Watches of Switzerland (LON: WOSG) shares fell in early Thursday trading after the luxury retailer posted full-year results that missed consensus expectations for revenue.
Revenue for the 52 weeks to April 27, 2025, rose 8% at constant currency to a record £1.65 billion. However, it was below the analyst consensus of £1.67 billion. The company attributed its revenue performance to stronger trading in the second half, with notable growth in the US.
Adjusted EBIT came in at £150 million, up 12% year over year, and above the £148.8 million consensus forecast.

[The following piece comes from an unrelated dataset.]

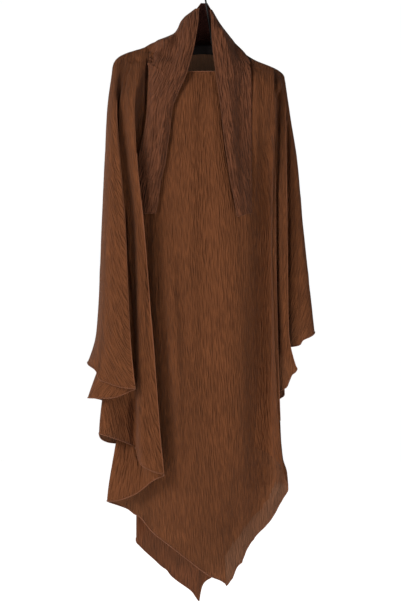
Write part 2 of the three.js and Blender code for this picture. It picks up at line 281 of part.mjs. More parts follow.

Despite reporting record annual sales, operating profit dropped 5% to £114 million, while statutory pre-tax profit declined 18% to £76 million. Statutory basic earnings per share also slipped 9% to 22.8 pence.
Adjusted earnings per share came in at 41.6p, slightly above the consensus estimate of 41.1p.
The stock was down more than 9% in early trading. Shares are now down roughly 28% for the year-to-date.
CEO Brian Duffy emphasised the group’s strong second-half performance, especially in the US, where revenue rose 16% in constant currency.
“Our US business has continued its excellent momentum, surpassing $1 billion revenue for the first time,” Duffy said, highlighting the contribution from the recently acquired Roberto Coin luxury jewellery brand.
Looking ahead, the group forecast revenue growth of 6% to 10% for FY26 but warned of ongoing macroeconomic uncertainty and potential US tariff changes.
It expects flat to slightly lower EBIT margins in the year ahead compared to last year, with capital expenditure between £65 million and £70 million.